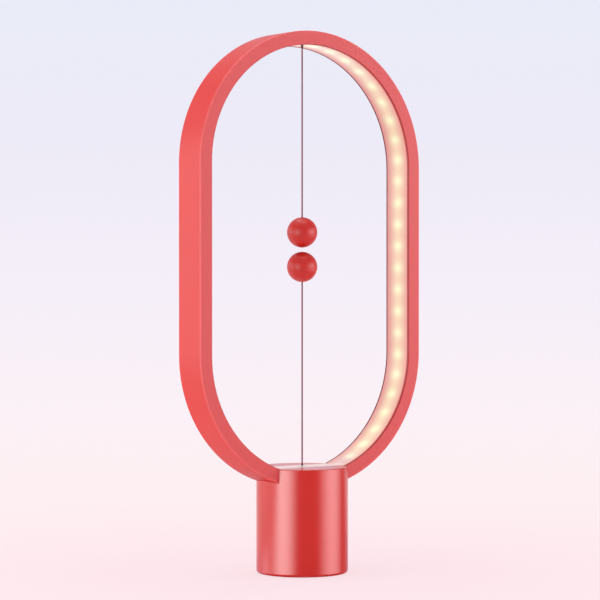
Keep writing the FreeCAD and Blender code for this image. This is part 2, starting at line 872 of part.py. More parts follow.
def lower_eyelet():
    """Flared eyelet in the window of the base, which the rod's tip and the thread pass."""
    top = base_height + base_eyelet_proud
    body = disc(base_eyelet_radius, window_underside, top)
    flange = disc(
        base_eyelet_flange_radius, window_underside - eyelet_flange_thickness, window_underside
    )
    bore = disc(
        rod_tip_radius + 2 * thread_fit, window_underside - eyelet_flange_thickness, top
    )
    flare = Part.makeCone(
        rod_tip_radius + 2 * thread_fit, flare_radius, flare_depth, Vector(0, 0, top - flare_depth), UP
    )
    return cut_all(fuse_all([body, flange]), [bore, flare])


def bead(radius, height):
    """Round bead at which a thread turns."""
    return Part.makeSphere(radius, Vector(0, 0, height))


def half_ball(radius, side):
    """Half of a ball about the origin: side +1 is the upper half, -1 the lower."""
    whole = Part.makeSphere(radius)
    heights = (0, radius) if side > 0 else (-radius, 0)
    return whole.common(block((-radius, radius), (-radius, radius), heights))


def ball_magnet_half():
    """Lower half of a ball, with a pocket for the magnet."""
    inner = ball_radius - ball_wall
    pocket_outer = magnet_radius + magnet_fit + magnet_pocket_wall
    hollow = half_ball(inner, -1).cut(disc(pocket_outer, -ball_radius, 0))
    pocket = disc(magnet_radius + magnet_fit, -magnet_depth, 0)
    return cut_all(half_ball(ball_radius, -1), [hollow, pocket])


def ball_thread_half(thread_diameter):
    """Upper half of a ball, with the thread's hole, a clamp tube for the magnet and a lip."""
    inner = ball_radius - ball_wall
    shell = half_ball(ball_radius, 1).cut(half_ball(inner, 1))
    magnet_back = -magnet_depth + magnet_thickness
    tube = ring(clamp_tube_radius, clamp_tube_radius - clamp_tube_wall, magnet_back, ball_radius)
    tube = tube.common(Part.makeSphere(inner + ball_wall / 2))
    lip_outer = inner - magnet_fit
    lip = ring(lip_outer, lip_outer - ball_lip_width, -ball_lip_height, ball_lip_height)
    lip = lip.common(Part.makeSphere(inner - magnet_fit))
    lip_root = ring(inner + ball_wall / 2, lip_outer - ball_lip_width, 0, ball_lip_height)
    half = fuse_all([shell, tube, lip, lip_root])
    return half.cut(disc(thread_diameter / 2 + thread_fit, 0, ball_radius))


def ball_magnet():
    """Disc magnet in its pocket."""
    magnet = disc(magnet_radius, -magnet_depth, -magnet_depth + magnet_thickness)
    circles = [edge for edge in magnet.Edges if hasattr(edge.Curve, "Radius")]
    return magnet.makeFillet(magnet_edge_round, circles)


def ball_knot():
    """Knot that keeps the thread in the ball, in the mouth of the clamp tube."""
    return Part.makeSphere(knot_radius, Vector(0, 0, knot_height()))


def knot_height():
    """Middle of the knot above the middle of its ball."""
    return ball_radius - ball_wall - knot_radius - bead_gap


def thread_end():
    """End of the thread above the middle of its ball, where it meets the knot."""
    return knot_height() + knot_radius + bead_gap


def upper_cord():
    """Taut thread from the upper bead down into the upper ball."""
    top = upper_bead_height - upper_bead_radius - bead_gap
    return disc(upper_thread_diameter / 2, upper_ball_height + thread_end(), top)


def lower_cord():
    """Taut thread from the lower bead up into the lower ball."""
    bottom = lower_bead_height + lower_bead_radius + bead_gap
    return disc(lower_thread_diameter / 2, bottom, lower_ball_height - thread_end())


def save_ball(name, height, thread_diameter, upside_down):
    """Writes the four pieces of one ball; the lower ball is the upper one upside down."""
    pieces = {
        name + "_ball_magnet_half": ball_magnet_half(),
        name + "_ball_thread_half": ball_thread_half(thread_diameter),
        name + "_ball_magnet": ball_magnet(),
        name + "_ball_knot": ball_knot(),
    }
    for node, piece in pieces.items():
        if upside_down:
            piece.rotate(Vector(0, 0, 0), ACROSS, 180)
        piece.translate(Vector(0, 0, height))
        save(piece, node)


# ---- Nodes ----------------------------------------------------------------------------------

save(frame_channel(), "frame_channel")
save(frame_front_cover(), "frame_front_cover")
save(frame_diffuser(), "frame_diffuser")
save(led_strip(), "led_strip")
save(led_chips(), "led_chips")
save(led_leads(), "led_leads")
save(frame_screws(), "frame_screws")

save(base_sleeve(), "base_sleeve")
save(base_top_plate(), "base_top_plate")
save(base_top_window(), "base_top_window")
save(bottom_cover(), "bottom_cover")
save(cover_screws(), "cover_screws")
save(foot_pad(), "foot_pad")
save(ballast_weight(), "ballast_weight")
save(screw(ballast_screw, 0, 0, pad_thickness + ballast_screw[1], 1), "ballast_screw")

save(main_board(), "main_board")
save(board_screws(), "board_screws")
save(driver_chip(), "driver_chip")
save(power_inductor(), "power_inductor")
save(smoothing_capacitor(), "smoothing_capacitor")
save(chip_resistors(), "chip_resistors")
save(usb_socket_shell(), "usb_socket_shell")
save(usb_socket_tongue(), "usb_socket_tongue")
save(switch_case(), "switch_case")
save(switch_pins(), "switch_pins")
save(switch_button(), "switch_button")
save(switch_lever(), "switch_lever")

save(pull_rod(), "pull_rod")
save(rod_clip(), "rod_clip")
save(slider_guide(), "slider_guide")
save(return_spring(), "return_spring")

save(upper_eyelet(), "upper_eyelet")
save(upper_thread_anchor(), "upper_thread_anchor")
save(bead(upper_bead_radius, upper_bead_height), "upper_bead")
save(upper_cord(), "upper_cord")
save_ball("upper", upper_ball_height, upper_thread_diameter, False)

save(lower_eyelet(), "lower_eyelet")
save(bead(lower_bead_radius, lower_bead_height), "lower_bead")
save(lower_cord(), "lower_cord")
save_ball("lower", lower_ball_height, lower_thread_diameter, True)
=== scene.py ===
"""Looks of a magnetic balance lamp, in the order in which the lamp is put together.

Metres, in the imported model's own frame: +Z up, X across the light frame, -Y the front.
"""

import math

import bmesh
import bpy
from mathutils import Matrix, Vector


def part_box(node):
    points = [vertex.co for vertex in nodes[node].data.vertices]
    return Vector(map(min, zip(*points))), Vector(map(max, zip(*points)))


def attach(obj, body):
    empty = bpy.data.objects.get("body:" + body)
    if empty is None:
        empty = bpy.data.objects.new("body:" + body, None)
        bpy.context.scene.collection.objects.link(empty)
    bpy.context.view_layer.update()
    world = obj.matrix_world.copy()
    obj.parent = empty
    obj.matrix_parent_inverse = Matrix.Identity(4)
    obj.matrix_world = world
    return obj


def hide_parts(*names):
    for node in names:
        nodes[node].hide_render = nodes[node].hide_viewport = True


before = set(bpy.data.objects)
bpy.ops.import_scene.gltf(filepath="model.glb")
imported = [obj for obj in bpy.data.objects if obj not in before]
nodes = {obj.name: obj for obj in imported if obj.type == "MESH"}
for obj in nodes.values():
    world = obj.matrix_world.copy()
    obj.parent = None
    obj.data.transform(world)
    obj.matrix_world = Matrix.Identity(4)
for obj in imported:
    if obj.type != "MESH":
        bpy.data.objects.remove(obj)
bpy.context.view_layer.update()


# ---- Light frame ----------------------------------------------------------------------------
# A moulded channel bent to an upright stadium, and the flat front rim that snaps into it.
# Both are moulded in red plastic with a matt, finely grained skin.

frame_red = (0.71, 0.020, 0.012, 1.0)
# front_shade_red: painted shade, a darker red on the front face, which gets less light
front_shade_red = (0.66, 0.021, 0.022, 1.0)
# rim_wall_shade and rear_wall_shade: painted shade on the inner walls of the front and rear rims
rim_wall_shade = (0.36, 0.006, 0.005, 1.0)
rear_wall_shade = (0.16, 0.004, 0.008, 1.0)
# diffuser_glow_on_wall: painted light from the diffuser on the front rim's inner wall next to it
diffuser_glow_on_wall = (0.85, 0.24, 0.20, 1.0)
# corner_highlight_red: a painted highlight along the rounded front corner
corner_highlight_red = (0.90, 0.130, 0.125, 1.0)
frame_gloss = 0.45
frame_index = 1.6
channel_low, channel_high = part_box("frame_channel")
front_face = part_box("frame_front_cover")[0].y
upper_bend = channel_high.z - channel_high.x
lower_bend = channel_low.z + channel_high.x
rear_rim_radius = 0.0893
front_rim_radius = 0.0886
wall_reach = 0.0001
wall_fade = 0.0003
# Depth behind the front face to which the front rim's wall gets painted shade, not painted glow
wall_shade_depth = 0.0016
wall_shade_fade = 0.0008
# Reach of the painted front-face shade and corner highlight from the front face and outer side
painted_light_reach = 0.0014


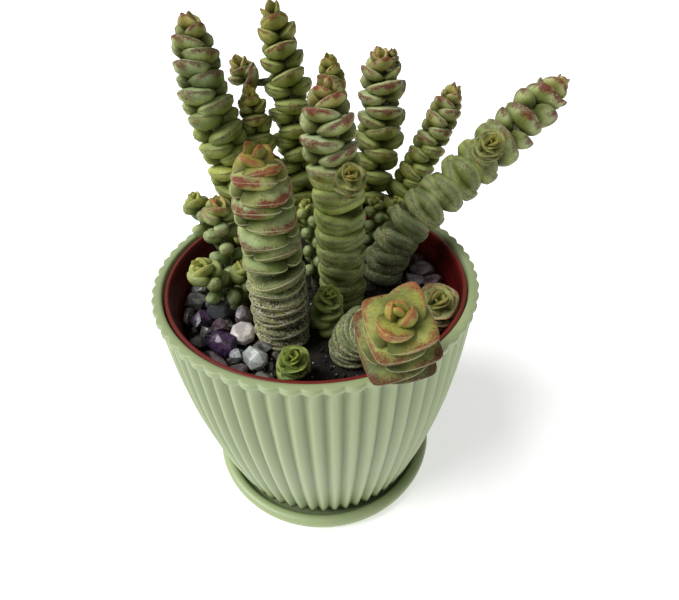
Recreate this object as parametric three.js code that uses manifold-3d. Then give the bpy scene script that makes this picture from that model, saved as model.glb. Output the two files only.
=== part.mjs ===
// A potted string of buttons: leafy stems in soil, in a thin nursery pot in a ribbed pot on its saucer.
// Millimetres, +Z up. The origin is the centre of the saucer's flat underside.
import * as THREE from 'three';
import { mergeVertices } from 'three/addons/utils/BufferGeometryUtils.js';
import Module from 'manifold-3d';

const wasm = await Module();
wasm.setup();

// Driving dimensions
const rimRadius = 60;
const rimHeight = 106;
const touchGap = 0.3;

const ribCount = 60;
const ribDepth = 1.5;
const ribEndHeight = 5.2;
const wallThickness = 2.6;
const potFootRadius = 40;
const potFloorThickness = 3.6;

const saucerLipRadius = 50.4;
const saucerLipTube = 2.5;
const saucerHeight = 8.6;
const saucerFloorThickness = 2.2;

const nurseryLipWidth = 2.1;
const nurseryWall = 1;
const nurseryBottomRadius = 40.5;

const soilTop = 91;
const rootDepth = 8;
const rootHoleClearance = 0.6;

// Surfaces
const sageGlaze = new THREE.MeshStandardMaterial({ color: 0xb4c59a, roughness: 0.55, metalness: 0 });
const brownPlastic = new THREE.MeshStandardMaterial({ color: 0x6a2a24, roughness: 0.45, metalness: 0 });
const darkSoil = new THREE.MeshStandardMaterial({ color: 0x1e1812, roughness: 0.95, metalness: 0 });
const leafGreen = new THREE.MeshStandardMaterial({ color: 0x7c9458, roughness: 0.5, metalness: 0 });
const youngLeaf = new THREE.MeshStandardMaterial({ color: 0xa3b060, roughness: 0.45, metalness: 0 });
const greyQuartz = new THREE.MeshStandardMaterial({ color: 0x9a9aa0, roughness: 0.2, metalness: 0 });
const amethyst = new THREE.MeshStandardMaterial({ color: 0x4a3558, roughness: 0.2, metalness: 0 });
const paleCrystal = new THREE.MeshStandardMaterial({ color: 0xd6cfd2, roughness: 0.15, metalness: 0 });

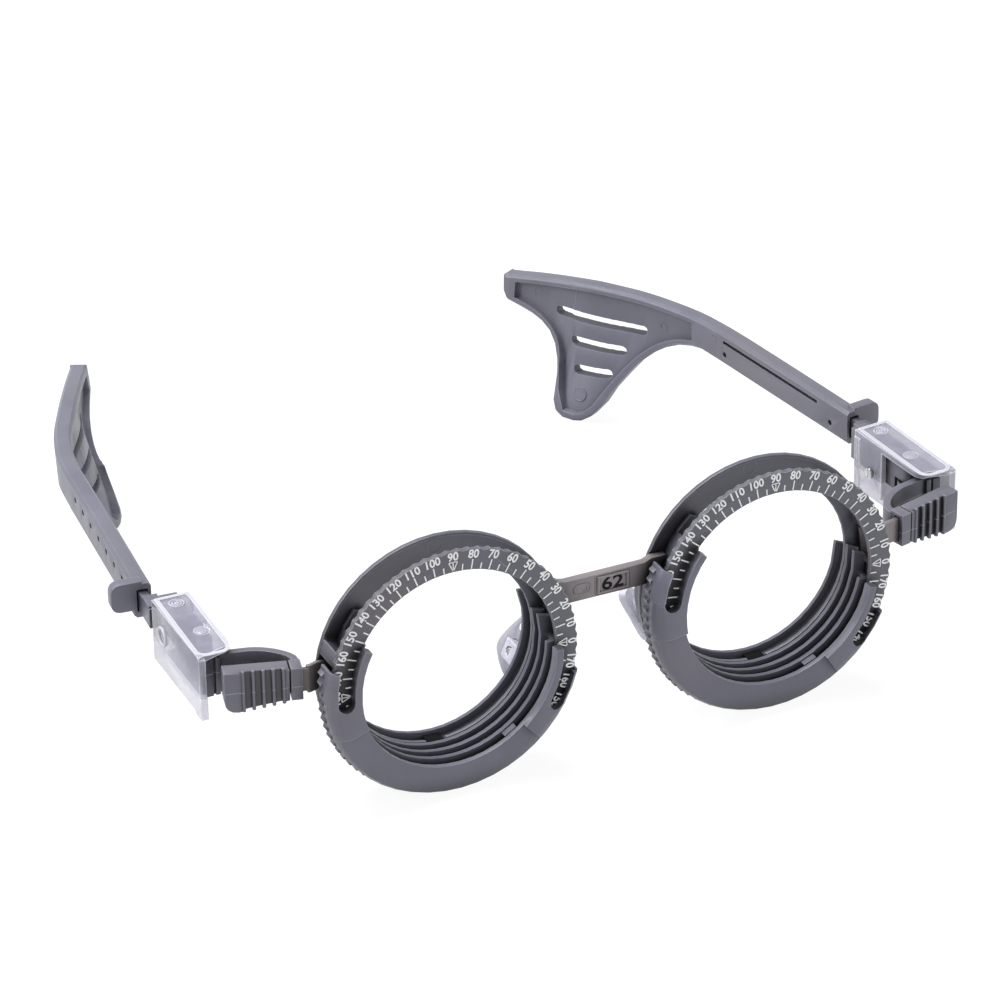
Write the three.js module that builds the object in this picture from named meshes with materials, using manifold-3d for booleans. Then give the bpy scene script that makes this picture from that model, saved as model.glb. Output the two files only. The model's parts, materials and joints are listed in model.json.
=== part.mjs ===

[YOUR GOAL] Copy the records above exactly, beginning at the line that contains "upper_ball_height, upper_thread_diameter, False)" and stopping after the line that contains "obj.matrix_world = Matrix.Identity(4)".

[FINISHED TASK]
save_ball("upper", upper_ball_height, upper_thread_diameter, False)

save(lower_eyelet(), "lower_eyelet")
save(bead(lower_bead_radius, lower_bead_height), "lower_bead")
save(lower_cord(), "lower_cord")
save_ball("lower", lower_ball_height, lower_thread_diameter, True)
=== scene.py ===
"""Looks of a magnetic balance lamp, in the order in which the lamp is put together.

Metres, in the imported model's own frame: +Z up, X across the light frame, -Y the front.
"""

import math

import bmesh
import bpy
from mathutils import Matrix, Vector


def part_box(node):
    points = [vertex.co for vertex in nodes[node].data.vertices]
    return Vector(map(min, zip(*points))), Vector(map(max, zip(*points)))


def attach(obj, body):
    empty = bpy.data.objects.get("body:" + body)
    if empty is None:
        empty = bpy.data.objects.new("body:" + body, None)
        bpy.context.scene.collection.objects.link(empty)
    bpy.context.view_layer.update()
    world = obj.matrix_world.copy()
    obj.parent = empty
    obj.matrix_parent_inverse = Matrix.Identity(4)
    obj.matrix_world = world
    return obj


def hide_parts(*names):
    for node in names:
        nodes[node].hide_render = nodes[node].hide_viewport = True


before = set(bpy.data.objects)
bpy.ops.import_scene.gltf(filepath="model.glb")
imported = [obj for obj in bpy.data.objects if obj not in before]
nodes = {obj.name: obj for obj in imported if obj.type == "MESH"}
for obj in nodes.values():
    world = obj.matrix_world.copy()
    obj.parent = None
    obj.data.transform(world)
    obj.matrix_world = Matrix.Identity(4)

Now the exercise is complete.